Avec 58 réacteurs en fonction, la France doit gérer l’un des plus gros stocks de déchets radioactifs de la planète : 85 000 m3 de résidus hautement contaminés. Toxiques plus de 100 000 ans, ils devraient être stockés à partir de 2030 à Bure (Meuse) si le gendarme du nucléaire autorise l’ouverture du site.
Prévu dans le cadre d’une politique de gestion responsable des déchets produits notamment par l’activité de production électronucléaire, Cigéo pour « Centre industriel de stockage géologique » est le premier projet français de centre de stockage profond de déchets radioactifs. Il est conçu pour stocker les déchets hautement radioactifs et à vie longue produits par l’ensemble des installations nucléaires actuelles, jusqu’à leur démantèlement, et par le traitement des combustibles usés utilisés dans les centrales nucléaires.
Les colis de déchets, vitrifiés, stockés dans des fûts ou des conteneurs en aciers, seront entreposés à 500 mètres sous terre dans une épaisse couche d’argile censée « confiner » la radioactivité.
Une « solution pas entièrement satisfaisante » selon Nicolas Hulot
Enfouir des déchets nucléaires radioactifs n’est « pas une solution entièrement satisfaisante » mais c’est la « moins mauvaise », a déclaré jeudi le ministre de la Transition écologique Nicolas Hulot, des propos immédiatement dénoncés par les associations antinucléaires.
L’industrie nucléaire, « pas aussi vertueuse qu’on voudrait nous le dire, nous laisse un tragique héritage de déchets à très haute intensité de radioactivité et de durée de vie très longue, et que cela me déplaise ou pas, ils sont là, donc il va bien falloir qu’on s’en occupe », a déclaré le ministre au sénat lors d’une séance de questions au gouvernement.
« C’est une question de choix de société, une question éthique et morale, que celle de laisser des déchets enfouis, ou gérés autrement, à des générations futures dont nous ignorons tout », a-t-il précisé, rappelant que la France avait « fait le choix de l’enfouissement en site géologique profond ».
« Pour être très sincère avec vous, cette solution n’est pas entièrement satisfaisante, mais disons que c’est la moins mauvaise. Et pour vous dire le fond de ma pensée, je pense qu’il n’y a pas malheureusement de solution miracle à un problème aussi complexe », a estimé le ministre.
« Après avoir différé à 2035, la réduction à 50% de la production électronucléaire (le ministre) déclare sa préférence pour l’enfouissement et Cigéo et s’enlise ainsi dans le bourbier nucléaire en reniant par ailleurs ses engagements » a souligné Burestop (coordination d’associations lorraines anti-Cigéo) dans un communiqué.
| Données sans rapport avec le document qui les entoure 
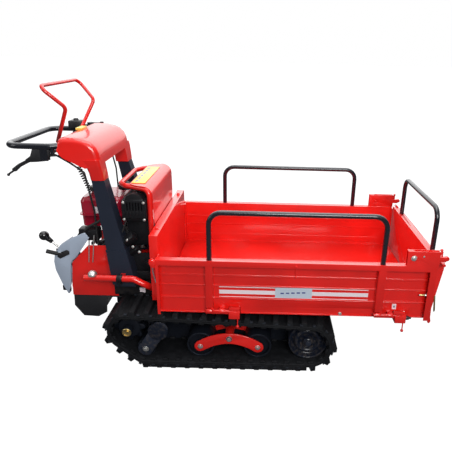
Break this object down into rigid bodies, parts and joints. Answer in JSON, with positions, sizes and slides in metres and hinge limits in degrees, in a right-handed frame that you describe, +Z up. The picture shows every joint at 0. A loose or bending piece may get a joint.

Dialoguer pour éviter un nouveau « Notre-Dame-des-Landes »
En juillet, l’Agence nationale pour la gestion des déchets radioactifs (Andra) avait annoncé que la construction de Cigéo ne débuterait pas avant 2022, pour un lancement de la phase pilote autour de 2025. Le dépôt de la demande de construction a en effet été reporté de mi-2018 à mi-2019 et l’instruction de cette demande exigera environ trois ans.
« Il nous faut déposer une demande d’autorisation de création d’une installation nucléaire d’ici à 2019, explique Frédéric Launeau, directeur de Cigéo. Mais ce projet est gravé dans la loi. Il est considéré d’intérêt national ».
Nicolas Hulot a assuré que le processus ne se ferait pas dans la « brutalité » mais dans le « dialogue », notamment avec les collectivités locales. Et dans cette optique, « le gouvernement nommera un garant des procédures de concertation ».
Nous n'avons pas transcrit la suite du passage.